**EXERCISE TASK:** Every line in the listing below from the one with "script after it." through the one with "THREAD_COLOUR = (0.045, 0.042, 0.048, 1.0)" is to be reproduced exactly, both ends included; leave out the rest.

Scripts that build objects
──────
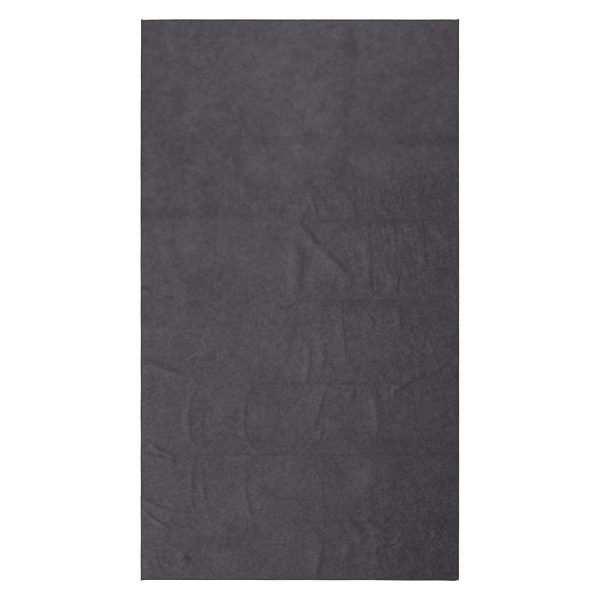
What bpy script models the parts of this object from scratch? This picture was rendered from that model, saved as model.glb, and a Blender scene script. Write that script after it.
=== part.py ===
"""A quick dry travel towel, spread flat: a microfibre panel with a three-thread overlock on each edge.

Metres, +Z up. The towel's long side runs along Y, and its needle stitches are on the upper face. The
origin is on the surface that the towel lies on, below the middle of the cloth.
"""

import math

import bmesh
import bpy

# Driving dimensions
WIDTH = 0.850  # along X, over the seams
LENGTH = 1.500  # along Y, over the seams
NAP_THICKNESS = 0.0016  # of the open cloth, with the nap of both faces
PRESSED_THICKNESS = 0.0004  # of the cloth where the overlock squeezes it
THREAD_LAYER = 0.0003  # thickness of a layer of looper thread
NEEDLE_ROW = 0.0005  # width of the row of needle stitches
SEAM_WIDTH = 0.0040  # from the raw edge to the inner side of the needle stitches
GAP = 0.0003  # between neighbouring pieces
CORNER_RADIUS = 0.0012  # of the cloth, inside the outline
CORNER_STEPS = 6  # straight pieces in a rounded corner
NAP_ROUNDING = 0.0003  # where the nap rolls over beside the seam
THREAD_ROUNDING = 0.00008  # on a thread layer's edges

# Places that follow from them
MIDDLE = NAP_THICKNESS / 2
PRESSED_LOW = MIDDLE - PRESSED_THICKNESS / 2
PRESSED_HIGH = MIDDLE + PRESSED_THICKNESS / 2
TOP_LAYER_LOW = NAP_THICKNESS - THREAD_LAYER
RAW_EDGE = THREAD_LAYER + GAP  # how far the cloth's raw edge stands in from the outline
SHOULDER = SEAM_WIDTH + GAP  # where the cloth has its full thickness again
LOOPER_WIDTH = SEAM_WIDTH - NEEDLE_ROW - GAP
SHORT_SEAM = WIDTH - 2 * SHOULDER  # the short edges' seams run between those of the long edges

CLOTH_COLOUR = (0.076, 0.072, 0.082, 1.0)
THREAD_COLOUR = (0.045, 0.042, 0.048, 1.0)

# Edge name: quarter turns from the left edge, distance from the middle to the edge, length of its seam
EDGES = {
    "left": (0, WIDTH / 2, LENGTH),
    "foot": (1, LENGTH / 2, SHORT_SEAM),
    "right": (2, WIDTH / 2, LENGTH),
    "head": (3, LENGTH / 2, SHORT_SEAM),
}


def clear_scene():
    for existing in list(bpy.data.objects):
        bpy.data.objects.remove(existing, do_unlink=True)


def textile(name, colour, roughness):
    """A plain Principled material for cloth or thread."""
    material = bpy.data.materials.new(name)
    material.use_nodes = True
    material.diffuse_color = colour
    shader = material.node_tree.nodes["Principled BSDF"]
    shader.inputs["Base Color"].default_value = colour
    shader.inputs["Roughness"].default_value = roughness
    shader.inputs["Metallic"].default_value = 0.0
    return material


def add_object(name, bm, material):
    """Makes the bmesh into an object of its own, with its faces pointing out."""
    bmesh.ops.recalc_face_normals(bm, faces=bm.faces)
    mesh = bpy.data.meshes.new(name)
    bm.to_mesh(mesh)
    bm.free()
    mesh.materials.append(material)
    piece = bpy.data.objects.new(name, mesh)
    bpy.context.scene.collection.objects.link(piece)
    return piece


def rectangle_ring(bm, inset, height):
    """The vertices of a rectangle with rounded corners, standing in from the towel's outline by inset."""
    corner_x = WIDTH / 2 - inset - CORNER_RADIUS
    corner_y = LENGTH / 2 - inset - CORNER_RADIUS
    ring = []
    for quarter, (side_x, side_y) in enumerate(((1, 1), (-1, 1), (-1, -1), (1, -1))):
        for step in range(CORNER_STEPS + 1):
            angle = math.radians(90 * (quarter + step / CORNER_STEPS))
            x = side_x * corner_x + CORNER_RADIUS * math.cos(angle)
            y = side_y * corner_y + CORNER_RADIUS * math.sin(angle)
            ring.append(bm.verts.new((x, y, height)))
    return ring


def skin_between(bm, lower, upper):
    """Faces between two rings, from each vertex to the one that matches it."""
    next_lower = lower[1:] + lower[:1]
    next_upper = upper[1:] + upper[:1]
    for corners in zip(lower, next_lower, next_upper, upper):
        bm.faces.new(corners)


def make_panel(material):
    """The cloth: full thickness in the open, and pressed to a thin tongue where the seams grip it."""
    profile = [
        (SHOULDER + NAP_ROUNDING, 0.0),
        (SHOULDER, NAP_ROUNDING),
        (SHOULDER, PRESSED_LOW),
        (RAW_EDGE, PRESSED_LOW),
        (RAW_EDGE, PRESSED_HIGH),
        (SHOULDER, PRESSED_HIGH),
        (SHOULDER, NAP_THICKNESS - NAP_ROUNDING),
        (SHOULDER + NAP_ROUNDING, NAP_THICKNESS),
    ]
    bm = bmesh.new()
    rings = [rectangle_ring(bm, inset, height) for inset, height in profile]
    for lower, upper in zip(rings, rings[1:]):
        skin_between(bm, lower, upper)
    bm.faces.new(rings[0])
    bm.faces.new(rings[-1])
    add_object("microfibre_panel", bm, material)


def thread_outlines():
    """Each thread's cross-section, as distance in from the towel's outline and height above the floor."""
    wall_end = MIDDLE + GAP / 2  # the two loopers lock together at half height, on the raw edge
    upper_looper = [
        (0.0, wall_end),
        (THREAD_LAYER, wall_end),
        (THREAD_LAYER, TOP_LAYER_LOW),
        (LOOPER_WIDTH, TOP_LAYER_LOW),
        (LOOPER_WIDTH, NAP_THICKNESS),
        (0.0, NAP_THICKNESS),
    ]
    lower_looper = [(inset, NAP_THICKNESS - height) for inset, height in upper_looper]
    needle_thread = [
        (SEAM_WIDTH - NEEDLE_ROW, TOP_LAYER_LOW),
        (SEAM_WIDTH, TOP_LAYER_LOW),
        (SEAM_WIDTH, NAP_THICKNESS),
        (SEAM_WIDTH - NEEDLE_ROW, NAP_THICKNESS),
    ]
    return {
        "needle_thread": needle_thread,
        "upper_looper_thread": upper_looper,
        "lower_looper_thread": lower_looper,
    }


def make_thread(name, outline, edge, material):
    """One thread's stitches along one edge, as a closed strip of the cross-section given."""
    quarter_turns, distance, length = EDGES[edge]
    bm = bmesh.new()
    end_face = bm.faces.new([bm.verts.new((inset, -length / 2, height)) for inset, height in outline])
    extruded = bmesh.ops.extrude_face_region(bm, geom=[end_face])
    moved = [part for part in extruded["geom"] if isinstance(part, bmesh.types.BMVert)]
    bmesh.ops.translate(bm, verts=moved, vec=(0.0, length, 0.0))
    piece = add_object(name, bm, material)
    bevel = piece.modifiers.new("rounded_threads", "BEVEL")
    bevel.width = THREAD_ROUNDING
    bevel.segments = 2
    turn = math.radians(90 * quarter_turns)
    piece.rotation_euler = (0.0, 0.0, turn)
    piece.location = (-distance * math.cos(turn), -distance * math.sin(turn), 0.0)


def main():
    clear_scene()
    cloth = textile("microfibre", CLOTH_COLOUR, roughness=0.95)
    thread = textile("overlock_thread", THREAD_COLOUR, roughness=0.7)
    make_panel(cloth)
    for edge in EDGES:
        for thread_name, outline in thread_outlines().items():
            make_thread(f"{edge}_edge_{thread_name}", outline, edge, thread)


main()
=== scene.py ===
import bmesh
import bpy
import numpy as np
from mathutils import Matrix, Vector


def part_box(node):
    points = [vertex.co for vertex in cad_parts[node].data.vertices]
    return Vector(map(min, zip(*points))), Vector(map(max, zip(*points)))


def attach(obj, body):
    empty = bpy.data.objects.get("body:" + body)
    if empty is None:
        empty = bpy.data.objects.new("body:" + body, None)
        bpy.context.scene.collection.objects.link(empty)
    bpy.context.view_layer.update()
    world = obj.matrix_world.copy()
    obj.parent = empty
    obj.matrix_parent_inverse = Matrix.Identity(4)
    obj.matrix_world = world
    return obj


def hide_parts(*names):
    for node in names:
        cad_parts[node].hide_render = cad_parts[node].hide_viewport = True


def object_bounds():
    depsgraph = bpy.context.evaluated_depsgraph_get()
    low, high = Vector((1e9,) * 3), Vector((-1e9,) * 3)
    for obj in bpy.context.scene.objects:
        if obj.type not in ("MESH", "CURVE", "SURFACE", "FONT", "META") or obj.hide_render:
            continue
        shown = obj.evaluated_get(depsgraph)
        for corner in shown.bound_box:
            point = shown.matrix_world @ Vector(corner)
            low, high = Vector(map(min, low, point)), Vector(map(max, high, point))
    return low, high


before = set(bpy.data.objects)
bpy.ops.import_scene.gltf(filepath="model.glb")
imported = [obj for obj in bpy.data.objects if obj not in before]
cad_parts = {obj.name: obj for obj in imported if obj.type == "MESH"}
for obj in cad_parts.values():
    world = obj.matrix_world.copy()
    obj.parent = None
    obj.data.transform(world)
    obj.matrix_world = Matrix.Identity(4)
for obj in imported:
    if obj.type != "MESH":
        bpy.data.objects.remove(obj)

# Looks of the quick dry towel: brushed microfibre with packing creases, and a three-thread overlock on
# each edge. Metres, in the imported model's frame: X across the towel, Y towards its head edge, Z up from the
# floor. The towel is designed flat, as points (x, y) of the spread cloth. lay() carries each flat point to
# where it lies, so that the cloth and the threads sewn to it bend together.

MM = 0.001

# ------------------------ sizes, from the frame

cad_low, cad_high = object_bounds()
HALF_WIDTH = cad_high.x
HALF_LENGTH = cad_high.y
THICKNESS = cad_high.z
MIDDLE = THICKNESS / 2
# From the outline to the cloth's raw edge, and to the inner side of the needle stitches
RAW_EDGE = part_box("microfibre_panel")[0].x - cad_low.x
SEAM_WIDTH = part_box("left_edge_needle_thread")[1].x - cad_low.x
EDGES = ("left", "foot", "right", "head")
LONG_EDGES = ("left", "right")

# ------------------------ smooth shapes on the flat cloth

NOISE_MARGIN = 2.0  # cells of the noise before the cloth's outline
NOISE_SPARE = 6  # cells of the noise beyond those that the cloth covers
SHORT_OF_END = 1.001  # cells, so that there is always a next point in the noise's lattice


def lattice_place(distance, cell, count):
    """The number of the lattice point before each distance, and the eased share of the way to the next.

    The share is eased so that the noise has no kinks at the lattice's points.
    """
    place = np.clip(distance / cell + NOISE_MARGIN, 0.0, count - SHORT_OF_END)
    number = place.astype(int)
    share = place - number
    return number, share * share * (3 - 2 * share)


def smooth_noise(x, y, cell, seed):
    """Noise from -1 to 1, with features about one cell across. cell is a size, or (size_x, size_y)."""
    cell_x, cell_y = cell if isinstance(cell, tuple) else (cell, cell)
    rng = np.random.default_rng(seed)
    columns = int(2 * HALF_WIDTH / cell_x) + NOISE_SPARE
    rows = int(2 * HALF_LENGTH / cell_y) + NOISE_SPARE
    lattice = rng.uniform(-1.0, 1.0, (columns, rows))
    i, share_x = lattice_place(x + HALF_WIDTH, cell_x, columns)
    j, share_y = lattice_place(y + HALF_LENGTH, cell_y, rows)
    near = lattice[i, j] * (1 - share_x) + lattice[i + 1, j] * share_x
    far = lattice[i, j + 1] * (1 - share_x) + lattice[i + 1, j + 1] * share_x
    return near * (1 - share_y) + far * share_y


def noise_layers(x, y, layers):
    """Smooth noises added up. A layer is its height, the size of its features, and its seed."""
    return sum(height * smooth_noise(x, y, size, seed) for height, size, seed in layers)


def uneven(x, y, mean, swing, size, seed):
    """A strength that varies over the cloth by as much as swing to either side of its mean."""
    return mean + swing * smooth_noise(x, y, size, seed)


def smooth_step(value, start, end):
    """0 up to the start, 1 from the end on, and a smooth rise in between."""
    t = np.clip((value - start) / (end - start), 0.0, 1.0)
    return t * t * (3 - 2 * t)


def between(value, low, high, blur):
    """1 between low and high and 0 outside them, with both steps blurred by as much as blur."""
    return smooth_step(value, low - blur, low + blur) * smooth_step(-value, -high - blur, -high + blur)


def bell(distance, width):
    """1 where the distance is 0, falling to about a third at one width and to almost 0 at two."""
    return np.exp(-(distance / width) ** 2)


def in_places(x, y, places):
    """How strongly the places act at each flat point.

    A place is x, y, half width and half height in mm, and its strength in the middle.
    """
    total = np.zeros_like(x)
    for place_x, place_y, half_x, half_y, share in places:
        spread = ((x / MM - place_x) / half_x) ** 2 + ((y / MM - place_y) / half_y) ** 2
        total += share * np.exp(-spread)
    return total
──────
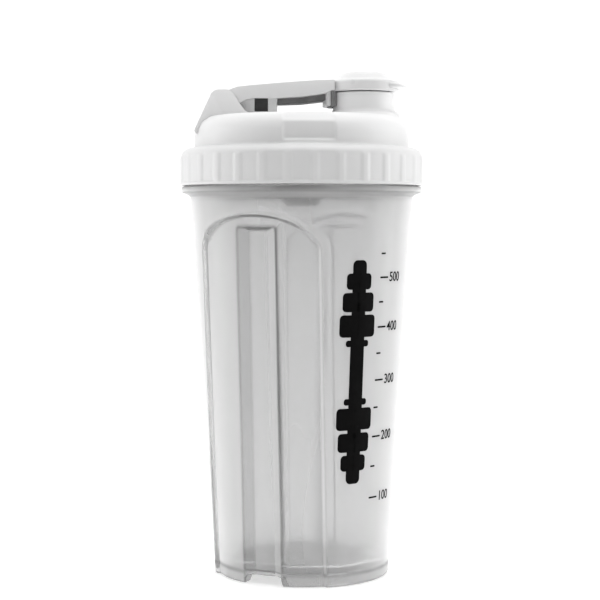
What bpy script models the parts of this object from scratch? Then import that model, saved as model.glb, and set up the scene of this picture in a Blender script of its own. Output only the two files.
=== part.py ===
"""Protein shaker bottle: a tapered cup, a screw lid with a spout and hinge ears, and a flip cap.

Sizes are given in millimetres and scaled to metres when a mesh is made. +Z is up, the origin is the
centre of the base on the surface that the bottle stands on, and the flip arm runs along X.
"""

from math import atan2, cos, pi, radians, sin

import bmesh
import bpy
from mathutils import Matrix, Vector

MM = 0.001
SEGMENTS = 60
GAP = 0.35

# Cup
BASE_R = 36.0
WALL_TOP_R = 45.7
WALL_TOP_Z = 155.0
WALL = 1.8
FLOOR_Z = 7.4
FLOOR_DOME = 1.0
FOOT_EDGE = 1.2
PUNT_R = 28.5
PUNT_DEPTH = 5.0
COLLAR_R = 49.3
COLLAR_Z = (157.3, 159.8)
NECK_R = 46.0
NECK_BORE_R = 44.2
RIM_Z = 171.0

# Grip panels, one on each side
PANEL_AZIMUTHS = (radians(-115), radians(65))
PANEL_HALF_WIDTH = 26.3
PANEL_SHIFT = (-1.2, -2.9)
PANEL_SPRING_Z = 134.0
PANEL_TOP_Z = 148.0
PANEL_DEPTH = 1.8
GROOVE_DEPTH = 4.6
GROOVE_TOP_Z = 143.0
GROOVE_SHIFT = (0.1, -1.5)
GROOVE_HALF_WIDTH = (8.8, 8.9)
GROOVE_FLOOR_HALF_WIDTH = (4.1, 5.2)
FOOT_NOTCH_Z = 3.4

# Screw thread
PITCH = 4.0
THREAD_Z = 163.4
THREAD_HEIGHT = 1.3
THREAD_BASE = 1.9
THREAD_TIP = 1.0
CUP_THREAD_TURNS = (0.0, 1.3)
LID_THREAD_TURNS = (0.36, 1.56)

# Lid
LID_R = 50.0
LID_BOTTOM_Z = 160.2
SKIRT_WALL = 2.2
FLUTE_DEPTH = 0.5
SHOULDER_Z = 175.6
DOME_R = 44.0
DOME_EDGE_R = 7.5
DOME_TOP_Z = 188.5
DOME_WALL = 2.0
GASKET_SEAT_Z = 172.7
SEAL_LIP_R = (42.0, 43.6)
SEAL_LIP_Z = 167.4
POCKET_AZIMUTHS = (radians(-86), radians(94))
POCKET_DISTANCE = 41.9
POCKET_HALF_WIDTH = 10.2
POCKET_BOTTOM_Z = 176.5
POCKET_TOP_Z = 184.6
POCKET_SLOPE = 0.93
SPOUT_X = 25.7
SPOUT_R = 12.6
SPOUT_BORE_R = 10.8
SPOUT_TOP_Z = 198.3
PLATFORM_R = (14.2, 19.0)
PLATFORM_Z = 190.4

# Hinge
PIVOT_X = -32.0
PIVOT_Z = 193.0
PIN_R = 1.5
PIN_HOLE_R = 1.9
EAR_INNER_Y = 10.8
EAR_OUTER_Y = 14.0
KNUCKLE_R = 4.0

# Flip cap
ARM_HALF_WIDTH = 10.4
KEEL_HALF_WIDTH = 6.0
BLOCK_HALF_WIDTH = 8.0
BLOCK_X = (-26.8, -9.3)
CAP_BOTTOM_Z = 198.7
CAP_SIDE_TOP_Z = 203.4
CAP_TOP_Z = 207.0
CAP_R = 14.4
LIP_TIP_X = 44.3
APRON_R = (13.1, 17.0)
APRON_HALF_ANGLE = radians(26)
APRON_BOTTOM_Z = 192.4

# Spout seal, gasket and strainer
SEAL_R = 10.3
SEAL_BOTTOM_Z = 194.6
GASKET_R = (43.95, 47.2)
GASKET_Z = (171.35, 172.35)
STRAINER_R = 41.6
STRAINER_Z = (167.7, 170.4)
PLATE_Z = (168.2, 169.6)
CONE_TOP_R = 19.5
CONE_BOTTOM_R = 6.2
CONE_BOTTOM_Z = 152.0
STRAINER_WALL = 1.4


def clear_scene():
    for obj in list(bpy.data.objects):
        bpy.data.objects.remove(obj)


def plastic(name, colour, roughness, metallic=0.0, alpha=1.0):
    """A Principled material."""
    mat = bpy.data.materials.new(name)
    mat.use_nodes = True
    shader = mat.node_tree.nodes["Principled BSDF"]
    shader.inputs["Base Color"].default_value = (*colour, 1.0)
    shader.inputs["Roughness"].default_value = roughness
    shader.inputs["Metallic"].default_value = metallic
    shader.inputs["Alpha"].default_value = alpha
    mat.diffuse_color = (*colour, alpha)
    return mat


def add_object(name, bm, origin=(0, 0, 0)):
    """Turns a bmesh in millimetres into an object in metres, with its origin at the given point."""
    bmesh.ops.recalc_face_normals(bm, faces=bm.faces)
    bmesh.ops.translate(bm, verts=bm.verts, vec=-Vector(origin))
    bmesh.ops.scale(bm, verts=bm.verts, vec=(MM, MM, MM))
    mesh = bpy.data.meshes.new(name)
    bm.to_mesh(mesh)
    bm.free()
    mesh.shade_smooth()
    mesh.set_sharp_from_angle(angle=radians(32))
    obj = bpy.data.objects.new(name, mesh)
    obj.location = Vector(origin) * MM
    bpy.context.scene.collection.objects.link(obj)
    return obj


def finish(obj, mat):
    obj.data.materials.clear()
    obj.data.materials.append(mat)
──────
**RESPONSE BELOW:**
What bpy script models the parts of this object from scratch? This picture was rendered from that model, saved as model.glb, and a Blender scene script. Write that script after it.
=== part.py ===
"""A quick dry travel towel, spread flat: a microfibre panel with a three-thread overlock on each edge.

Metres, +Z up. The towel's long side runs along Y, and its needle stitches are on the upper face. The
origin is on the surface that the towel lies on, below the middle of the cloth.
"""

import math

import bmesh
import bpy

# Driving dimensions
WIDTH = 0.850  # along X, over the seams
LENGTH = 1.500  # along Y, over the seams
NAP_THICKNESS = 0.0016  # of the open cloth, with the nap of both faces
PRESSED_THICKNESS = 0.0004  # of the cloth where the overlock squeezes it
THREAD_LAYER = 0.0003  # thickness of a layer of looper thread
NEEDLE_ROW = 0.0005  # width of the row of needle stitches
SEAM_WIDTH = 0.0040  # from the raw edge to the inner side of the needle stitches
GAP = 0.0003  # between neighbouring pieces
CORNER_RADIUS = 0.0012  # of the cloth, inside the outline
CORNER_STEPS = 6  # straight pieces in a rounded corner
NAP_ROUNDING = 0.0003  # where the nap rolls over beside the seam
THREAD_ROUNDING = 0.00008  # on a thread layer's edges

# Places that follow from them
MIDDLE = NAP_THICKNESS / 2
PRESSED_LOW = MIDDLE - PRESSED_THICKNESS / 2
PRESSED_HIGH = MIDDLE + PRESSED_THICKNESS / 2
TOP_LAYER_LOW = NAP_THICKNESS - THREAD_LAYER
RAW_EDGE = THREAD_LAYER + GAP  # how far the cloth's raw edge stands in from the outline
SHOULDER = SEAM_WIDTH + GAP  # where the cloth has its full thickness again
LOOPER_WIDTH = SEAM_WIDTH - NEEDLE_ROW - GAP
SHORT_SEAM = WIDTH - 2 * SHOULDER  # the short edges' seams run between those of the long edges

CLOTH_COLOUR = (0.076, 0.072, 0.082, 1.0)
THREAD_COLOUR = (0.045, 0.042, 0.048, 1.0)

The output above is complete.